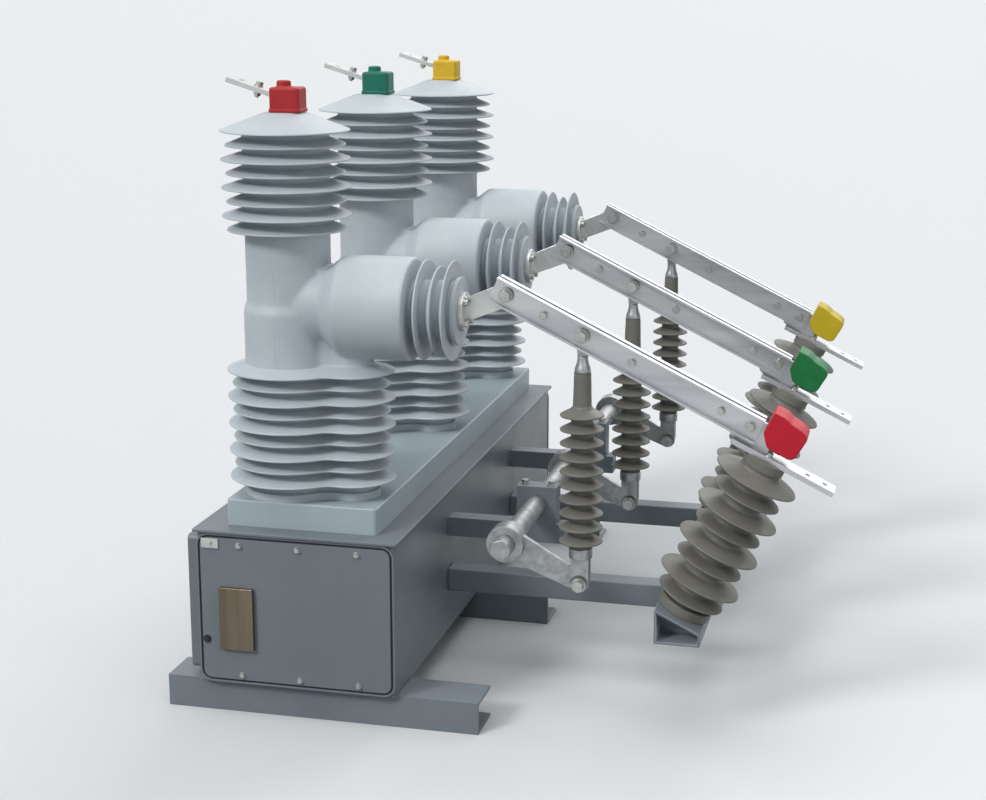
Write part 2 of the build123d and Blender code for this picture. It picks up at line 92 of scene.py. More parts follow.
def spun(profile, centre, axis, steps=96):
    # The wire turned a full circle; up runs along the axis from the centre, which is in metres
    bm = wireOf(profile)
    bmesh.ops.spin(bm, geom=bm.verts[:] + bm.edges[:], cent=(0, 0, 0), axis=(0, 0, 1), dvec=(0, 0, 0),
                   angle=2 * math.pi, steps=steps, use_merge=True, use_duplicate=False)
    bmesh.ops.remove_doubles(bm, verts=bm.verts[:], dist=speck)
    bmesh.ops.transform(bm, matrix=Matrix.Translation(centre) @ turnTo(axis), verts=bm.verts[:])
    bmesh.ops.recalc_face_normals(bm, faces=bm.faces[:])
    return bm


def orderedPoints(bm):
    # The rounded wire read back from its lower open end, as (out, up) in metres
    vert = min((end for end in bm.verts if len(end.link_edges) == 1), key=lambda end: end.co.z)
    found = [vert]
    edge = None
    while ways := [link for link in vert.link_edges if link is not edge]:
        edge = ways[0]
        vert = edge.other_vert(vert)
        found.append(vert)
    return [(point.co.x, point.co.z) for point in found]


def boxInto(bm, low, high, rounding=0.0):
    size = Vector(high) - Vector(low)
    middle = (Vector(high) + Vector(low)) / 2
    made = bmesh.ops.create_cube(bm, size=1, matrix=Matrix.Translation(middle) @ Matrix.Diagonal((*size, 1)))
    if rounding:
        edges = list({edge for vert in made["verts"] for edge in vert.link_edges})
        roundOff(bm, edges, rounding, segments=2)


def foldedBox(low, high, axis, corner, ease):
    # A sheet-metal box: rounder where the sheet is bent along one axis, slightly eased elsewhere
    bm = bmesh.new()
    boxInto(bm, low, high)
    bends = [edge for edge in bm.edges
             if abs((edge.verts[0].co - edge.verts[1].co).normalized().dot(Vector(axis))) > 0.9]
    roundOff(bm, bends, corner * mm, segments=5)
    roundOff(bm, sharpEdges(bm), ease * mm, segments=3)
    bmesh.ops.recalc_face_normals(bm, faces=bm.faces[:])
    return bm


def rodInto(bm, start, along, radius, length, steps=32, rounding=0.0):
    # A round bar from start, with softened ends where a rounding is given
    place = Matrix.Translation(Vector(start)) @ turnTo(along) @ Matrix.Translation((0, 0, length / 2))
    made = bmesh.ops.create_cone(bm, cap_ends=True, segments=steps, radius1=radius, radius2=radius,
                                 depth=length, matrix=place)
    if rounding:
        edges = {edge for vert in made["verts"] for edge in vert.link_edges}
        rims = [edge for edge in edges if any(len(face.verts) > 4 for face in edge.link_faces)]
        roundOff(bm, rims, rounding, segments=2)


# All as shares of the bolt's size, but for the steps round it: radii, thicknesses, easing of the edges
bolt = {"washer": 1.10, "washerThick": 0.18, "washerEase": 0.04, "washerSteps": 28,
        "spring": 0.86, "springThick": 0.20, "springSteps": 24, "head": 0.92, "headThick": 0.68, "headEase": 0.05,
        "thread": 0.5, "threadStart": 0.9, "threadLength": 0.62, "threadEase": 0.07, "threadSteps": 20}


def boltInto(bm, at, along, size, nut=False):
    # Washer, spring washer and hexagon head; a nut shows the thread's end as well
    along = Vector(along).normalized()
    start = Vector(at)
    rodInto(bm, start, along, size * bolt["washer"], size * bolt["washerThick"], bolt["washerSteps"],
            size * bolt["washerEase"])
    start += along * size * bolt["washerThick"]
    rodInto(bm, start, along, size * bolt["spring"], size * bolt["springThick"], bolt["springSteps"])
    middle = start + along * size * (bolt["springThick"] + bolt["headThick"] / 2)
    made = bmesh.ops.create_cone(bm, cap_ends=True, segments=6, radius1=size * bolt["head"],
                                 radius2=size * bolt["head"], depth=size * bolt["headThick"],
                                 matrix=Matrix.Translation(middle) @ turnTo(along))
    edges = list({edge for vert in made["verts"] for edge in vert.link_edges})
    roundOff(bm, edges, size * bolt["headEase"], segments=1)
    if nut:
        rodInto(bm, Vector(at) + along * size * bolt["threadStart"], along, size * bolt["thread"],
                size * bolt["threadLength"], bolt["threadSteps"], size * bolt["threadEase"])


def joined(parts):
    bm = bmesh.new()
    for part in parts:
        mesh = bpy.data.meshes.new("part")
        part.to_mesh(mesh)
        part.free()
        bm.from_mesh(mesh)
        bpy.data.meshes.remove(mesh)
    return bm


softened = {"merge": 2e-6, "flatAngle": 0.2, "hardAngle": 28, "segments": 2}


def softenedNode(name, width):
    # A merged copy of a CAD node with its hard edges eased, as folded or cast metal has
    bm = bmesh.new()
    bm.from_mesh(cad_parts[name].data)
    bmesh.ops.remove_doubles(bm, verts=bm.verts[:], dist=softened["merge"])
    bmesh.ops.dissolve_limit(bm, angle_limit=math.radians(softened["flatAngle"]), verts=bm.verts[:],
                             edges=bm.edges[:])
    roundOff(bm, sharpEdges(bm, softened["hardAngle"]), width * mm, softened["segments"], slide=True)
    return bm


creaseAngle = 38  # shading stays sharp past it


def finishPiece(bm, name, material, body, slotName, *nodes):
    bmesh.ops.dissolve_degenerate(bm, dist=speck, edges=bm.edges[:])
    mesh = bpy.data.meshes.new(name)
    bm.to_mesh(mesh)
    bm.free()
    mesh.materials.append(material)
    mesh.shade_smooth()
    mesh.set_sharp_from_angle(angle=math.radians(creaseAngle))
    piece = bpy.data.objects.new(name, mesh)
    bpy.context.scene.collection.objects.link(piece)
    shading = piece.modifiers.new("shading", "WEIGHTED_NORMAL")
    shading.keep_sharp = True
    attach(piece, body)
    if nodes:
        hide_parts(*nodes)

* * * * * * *

**WHAT THIS TASK INVOLVES:**
List each line in the listing that contains the string "body".

**ANSWER TO THE PROBLEM:**
def finishPiece(bm, name, material, body, slotName, *nodes):
    attach(piece, body)